■ Short exercise: Only the lines from the one with "front_shell();" through the one with "NODES[node].hide_render = NODES[node].hide_viewport" are to be restated, word for word, with both of them included.

■ Given data:

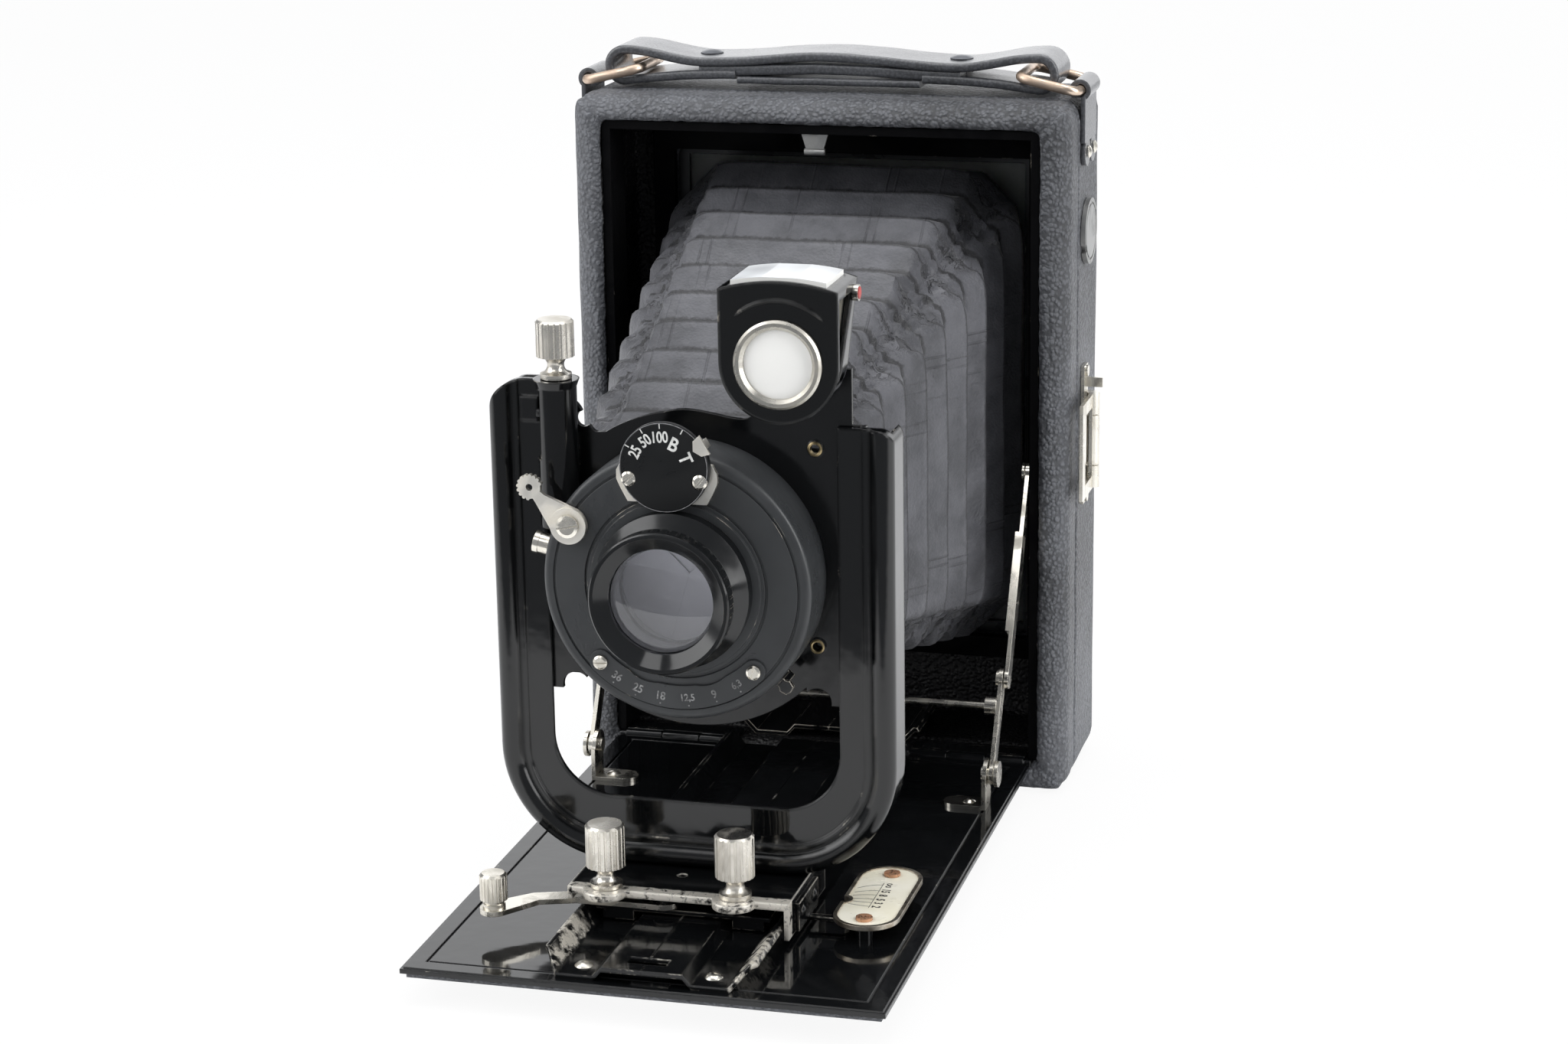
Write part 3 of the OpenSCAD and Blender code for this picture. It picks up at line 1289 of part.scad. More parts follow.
// Brilliant finder, drawn round its lens with y = 0 in its front plane
module finder_outline(grow) {
  r = finder_w / 2 + grow;
  arch = 40;
  circle(r, $fn = 96);
  intersection() {
    translate([-r, 0]) square([2 * r, finder_up + 3]);
    translate([0, finder_up + 1 + grow - arch]) circle(arch, $fn = 128);
  }
}
// Side view of the finder: upright front, sloping back
wedge_low = 3;
module finder_wedge(grow) {
  low = -finder_w / 2 - grow;
  top = finder_up + 3 + grow;
  polygon([[-grow, low], [wedge_low + grow, low], [wedge_low + grow, low + 2],
    [finder_d + grow, finder_up - 0.6], [finder_d + grow, top], [-grow, top]]);
}
module at_finder() {
  at_standard() translate([finder_x, -finder_front, axis_h + finder_z]) children();
}
module finder_body() {
  skin = 0.9;
  boss_r = 3.4;
  color(enamel) at_finder() difference() {
    union() {
      difference() {
        intersection() {
          upright(0, finder_d) finder_outline(0);
          sideways(-finder_w, 2 * finder_w) finder_wedge(0);
        }
        // Inside, open to the sides in a wedge and to the top
        intersection() {
          upright(skin, finder_d) finder_outline(-skin);
          sideways(-finder_w, 2 * finder_w) finder_wedge(-skin);
        }
        sideways(-finder_w, 2 * finder_w) polygon([[skin + 0.2, -3], [finder_d - 3.4, finder_up - 2.6],
          [skin + 0.2, finder_up - 2.6]]);
        upright(skin, finder_d - 2.6) translate([-finder_w / 2 + 2.4, finder_up - 6])
          square([finder_w - 4.8, 12]);
      }
      // Boss that turns on the lens board's stud
      intersection() {
        upright(0, stud_shoulder - gap) circle(boss_r);
        sideways(-finder_w, 2 * finder_w) polygon([[wedge_low + 5.8, -10], [wedge_low + 5.8, -2],
          [wedge_low + 5.8, 10], [40, 10], [40, -10]]);
      }
    }
    upright(-1, skin + 2) circle(ring_r - 1);
    upright(wedge_low + 6.6, 30) circle(stud_r + run);
  }
}
module finder_ring() {
  color(nickel) at_finder() rotate([90, 0, 0]) rotate_extrude($fn = 96)
    polygon([[ring_r - 1.9, 0], [ring_r, 0], [ring_r, 0.7], [ring_r - 0.5, 1.2],
      [ring_r - 1.2, 1.2], [ring_r - 1.9, 0.5]]);
  // Red-dotted stop screw on the right side
  color("indianred") at_finder() translate([finder_w / 2, finder_d - 3.4, finder_up - 3.2])
    rotate([0, 90, 0]) cylinder(r = 1.6, h = 1.1);
}
module finder_glasses() {
  lens_bulge = 30;
  top_bulge = 52;
  color("lightcyan") at_finder() {
    intersection() {
      upright(-0.9, 1.8) circle(ring_r - 1.9);
      translate([0, -0.9 + lens_bulge, 0]) sphere(lens_bulge, $fn = 96);
    }
    intersection() {
      translate([-finder_w / 2 + 2.4, 0.9, finder_up - 2.4]) cube([finder_w - 4.8, finder_d - 2.6, 4]);
      translate([0, 0, finder_up + 1.7 - top_bulge]) rotate([-90, 0, 0])
        cylinder(r = top_bulge, h = 30, $fn = 128);
    }
  }
}
// Mirror lying on the sloping back
module finder_mirror() {
  t = 0.8;
  skin = 0.9;
  color("ivory") at_finder() intersection() {
    upright(1.2, finder_d) finder_outline(-1.3);
    sideways(-finder_w / 2 + 2, finder_w - 4) intersection() {
      finder_wedge(-skin);
      translate([-t, 0]) difference() {
        translate([1, -7]) square([finder_d, finder_up + 2.8]);
        finder_wedge(-skin);
      }
    }
  }
}

// Bellows: rings of eight corners run from the rear frame to the lens board, alternately a
// ridge and a valley, joined by triangles into one closed tube with walls of even thickness
// The last ring is drawn down below the notch in the lens board
front_up = 3.4;
end_drop = 2.2;
bellows_rear_y = rear_y - 2.5 - 0.3;
bellows_front_y = -extension + board_y + board_t + 2 + 0.3;
rings = 2 * pleats;
function mix(a, b, t) = a + (b - a) * t;
function ring_spot(i) = [
  mix(bellows_rear_y, bellows_front_y, i / rings),
  mix(window_z, sill_h + axis_h + front_up, i / rings) - (i == rings ? end_drop : 0)
];
// Half width, half height and corner cut of ring i, drawn in by wall inset t
function ring_size(i, t) = let (f = i / rings, fold = (i % 2 == 1 ? 0 : pleat_d),
    tight = i == rings ? 0.5 : 1) [
  mix(rear_half_w, front_half_w, f) - fold * tight - t,
  mix(rear_half_h, front_half_h, f) - fold * tight - t - (i == rings ? end_drop : 0),
  (i % 2 == 1 ? ridge_cut : valley_cut) * mix(1, 0.8, f) - 0.4 * t
];
function ring_points(i, t) = let (s = ring_size(i, t), o = ring_spot(i),
    w = s[0], h = s[1], c = s[2]) [
  for (p = [[w, h - c], [w - c, h], [-w + c, h], [-w, h - c],
      [-w, -h + c], [-w + c, -h], [w - c, -h], [w, -h + c]])
    [p[0], o[0], o[1] + p[1]]
];
module bellows() {
  outer = [for (i = [0:rings]) each ring_points(i, 0)];
  inner = [for (i = [0:rings]) each ring_points(i, bellows_t)];
  base = 8 * (rings + 1);
  skin = [for (i = [0:rings - 1], k = [0:7]) let (a = 8 * i + k, b = 8 * i + (k + 1) % 8)
    each [[a, b, a + 8], [b, b + 8, a + 8]]];
  lining = [for (f = skin) [f[2] + base, f[1] + base, f[0] + base]];
  caps = [for (k = [0:7]) let (n = (k + 1) % 8, e = 8 * rings) each [
    [k, k + base, n], [n, k + base, n + base],
    [e + k, e + n, e + k + base], [e + n, e + n + base, e + k + base]]];
  color("#34353a") at_front() polyhedron(concat(outer, inner), concat(skin, lining, caps));
}

front_shell();
rear_shell();
opening_liner();
bellows_frame();
case_track();
bed_hinge();
case_rivets();
strap_lugs();
finder_hinge();
socket_plug();
plate_rails();
bed_catch();
ring_left();
ring_right();
handle_strap();
handle_rivets();
finder_frame();
bed_plate();
bed_cover();
bed_track();
bed_rivets();
strut_brackets();
scale_plate();
scale_screws();
tripod_bush();
lower_struts();
upper_strut(-1);  // upper_strut_left
upper_strut(1);  // upper_strut_right
track_shoe();
carriage();
distance_pointer();
standard();
pull_knob_left();
pull_knob_right();
focus_lever();
lens_board();
rise_tube();
rise_knob();
shutter_housing();
aperture_plate();
speed_dial();
dial_shield();
shutter_screws();
lens_barrel();
front_glass();
rear_cell();
shutter_blades();
iris_blades();
cable_nipple();
release_lever();
speed_pointer();
aperture_pointer();
finder_body();
finder_ring();
finder_glasses();
finder_mirror();
bellows();
back_frame();
focusing_glass();
hood_lid();
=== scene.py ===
"""Folding plate camera for 9 x 12 cm plates, dressed on the frame of its CAD model."""
import math

import bmesh
import bpy
import numpy as np
from mathutils import Matrix, Vector, noise


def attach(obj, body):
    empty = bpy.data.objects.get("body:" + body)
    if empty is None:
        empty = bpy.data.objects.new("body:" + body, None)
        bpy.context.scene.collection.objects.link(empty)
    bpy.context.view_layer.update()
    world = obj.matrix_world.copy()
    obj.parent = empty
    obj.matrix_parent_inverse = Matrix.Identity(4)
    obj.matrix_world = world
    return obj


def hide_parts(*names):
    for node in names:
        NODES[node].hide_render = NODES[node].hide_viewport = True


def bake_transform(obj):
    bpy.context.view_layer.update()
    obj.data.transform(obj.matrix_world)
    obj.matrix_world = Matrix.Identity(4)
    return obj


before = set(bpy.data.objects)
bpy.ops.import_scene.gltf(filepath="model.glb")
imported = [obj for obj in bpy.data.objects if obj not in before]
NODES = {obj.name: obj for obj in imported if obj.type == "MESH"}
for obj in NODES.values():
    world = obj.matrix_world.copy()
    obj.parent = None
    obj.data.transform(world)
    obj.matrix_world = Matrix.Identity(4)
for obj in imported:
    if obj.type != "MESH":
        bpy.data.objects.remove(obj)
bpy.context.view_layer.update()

MM = 0.001
# Places in the frame, in millimetres
FRONT = -18.5            # front plane of the body
STD_Y = -122.0           # front plane of the standard
AXIS_Z = 79.6            # lens axis
FACE_Y = STD_Y - 9.5     # face of the shutter
LEAF_Y = STD_Y - 2.9     # rearmost leaf of the shutter
SCENE = bpy.context.scene

# Pressed strips of the bellows, as places across its panels in the UV map "strips"
STRIP_UNIT = 100.0       # millimetres in one unit of that map
NO_STRIP = 9.0           # place where no strip lies
# Each strip's middle and width; one without a width is a single crease
PRESSED = ((-0.195, 0.022), (-0.06, 0.0), (0.125, 0.02), (0.24, 0.0), (0.47, 0.0), (0.61, 0.018),
           (0.97, 0.024), (1.06, 0.022))
DEAD_BLACK = (0.003, 0.003, 0.0035)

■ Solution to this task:
front_shell();
rear_shell();
opening_liner();
bellows_frame();
case_track();
bed_hinge();
case_rivets();
strap_lugs();
finder_hinge();
socket_plug();
plate_rails();
bed_catch();
ring_left();
ring_right();
handle_strap();
handle_rivets();
finder_frame();
bed_plate();
bed_cover();
bed_track();
bed_rivets();
strut_brackets();
scale_plate();
scale_screws();
tripod_bush();
lower_struts();
upper_strut(-1);  // upper_strut_left
upper_strut(1);  // upper_strut_right
track_shoe();
carriage();
distance_pointer();
standard();
pull_knob_left();
pull_knob_right();
focus_lever();
lens_board();
rise_tube();
rise_knob();
shutter_housing();
aperture_plate();
speed_dial();
dial_shield();
shutter_screws();
lens_barrel();
front_glass();
rear_cell();
shutter_blades();
iris_blades();
cable_nipple();
release_lever();
speed_pointer();
aperture_pointer();
finder_body();
finder_ring();
finder_glasses();
finder_mirror();
bellows();
back_frame();
focusing_glass();
hood_lid();
=== scene.py ===
"""Folding plate camera for 9 x 12 cm plates, dressed on the frame of its CAD model."""
import math

import bmesh
import bpy
import numpy as np
from mathutils import Matrix, Vector, noise


def attach(obj, body):
    empty = bpy.data.objects.get("body:" + body)
    if empty is None:
        empty = bpy.data.objects.new("body:" + body, None)
        bpy.context.scene.collection.objects.link(empty)
    bpy.context.view_layer.update()
    world = obj.matrix_world.copy()
    obj.parent = empty
    obj.matrix_parent_inverse = Matrix.Identity(4)
    obj.matrix_world = world
    return obj


def hide_parts(*names):
    for node in names:
        NODES[node].hide_render = NODES[node].hide_viewport = True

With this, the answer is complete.